NASA researchers set out to form a pipeline using artificial intelligence (AI) and machine learning (ML) that would allow a user to input a theoretical signal, which is then injected on a pre-collected set of template light curves designed to account for noise and systematics. This process creates mock data to be used to train a pre-constructed neural network, needing only minimal training due to transfer learning from pre-trained weights, to classify the astrophysical signal.
“The project was successful in achieving the stated objectives,” writes TechPort. “We created several million synthetic Roman light curves with many different types of modeled stellar variability. We then developed and trained an autoencoder neural network to identify latent features in the light curves and, replacing the decoder with a classification-type neural network, demonstrated the effectiveness of using the encoder as a foundation for fast training of an adaptable classifier.”
The structure and pre-trained weights of the neural network can now be used for implementation in a community-serving code to discover user-defined signals from among Roman light curves upon their release.
Previewing Roman’s View Of The Universe
While Goddard researchers focused on using AI and ML to analyze Roman’s expected light curve data efficiently, Michael Troxel, an associate professor of physics at Duke University in Durham, NC, was leading a simulation campaign of his own.
“We used a supercomputer to create a synthetic universe and simulated billions of years of evolution, tracing every photon’s path from each cosmic object to Roman’s detectors,” said Troxel, according to NASA. “This is the largest, deepest, most realistic synthetic survey of a mock universe available today.”
OpenUniverse, a NASA-led project, used the now-retired Theta supercomputer at the DOE’s Argonne National Laboratory to simulate the vast datasets expected from Roman. The supercomputer processed in nine days what would take over 6,000 years on a regular computer, producing a 400-terabyte dataset that previews observations from Roman, the Vera C. Rubin Observatory, and ESA’s Euclid mission.
Using state-of-the-art physics modeling and real galaxy catalogs, the simulations cover 70 square degrees of the sky – more than 300 full moons – spanning over 12 billion years. Scientists aim to use these data to explore cosmic mysteries, including dark matter and dark energy, by studying how they shape the universe. The dataset contains 100 million synthetic galaxies, allowing researchers to analyze galaxy formation and evolution.

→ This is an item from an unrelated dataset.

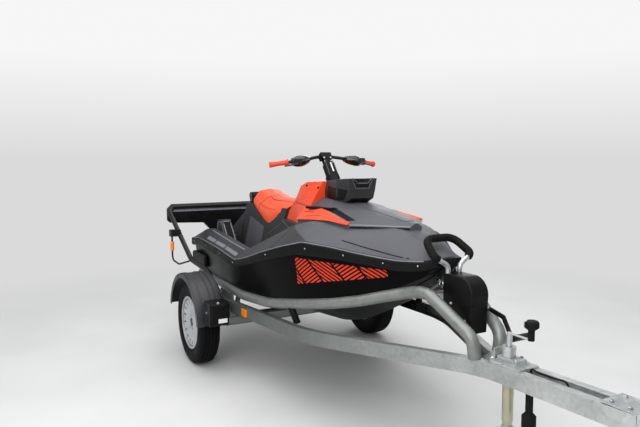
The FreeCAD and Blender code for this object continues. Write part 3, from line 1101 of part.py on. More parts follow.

Repeated mock observations enabled the creation of cosmic “movies” showing supernovae as they explode across the simulated sky. These allow astronomers to map the universe’s expansion and develop an alert system to track real-time cosmic events when Roman begins operations. Given the immense data volume, teams are also creating ML algorithms to identify significant astrophysical phenomena efficiently.
“Most of the difficulty is in figuring out whether what you saw was a special type of supernova useful for mapping the universe’s expansion or something almost identical but irrelevant,” said Alina Kiessling, a research scientist at NASA’s JPL and principal investigator of OpenUniverse.
Roman will revolutionize space-based infrared and optical astronomy, surpassing previous telescopes in data volume. “In less than a year, Roman will complete surveys that would take Hubble or James Webb a thousand years,” said.
Scientists will use these synthetic datasets to plan observations and refine data analysis before real Roman observations begin in 2027. Comparing real and simulated data also will test the accuracy of current cosmological models, potentially revealing new physics. “If we see something that doesn’t quite agree with the standard model of cosmology, we must confirm it's truly new physics and not a data misinterpretation,” said Katrin Heitmann, deputy director of Argonne’s High Energy Physics division.
OpenUniverse is a collaborative effort involving NASA’s JPL, DOE’s Argonne, IPAC, SLAC, and several U.S. universities, working alongside the Rubin LSST DESC and Roman Science Operations teams. These efforts will ensure scientists are prepared to harness the transformative potential of Roman’s unprecedented dataset.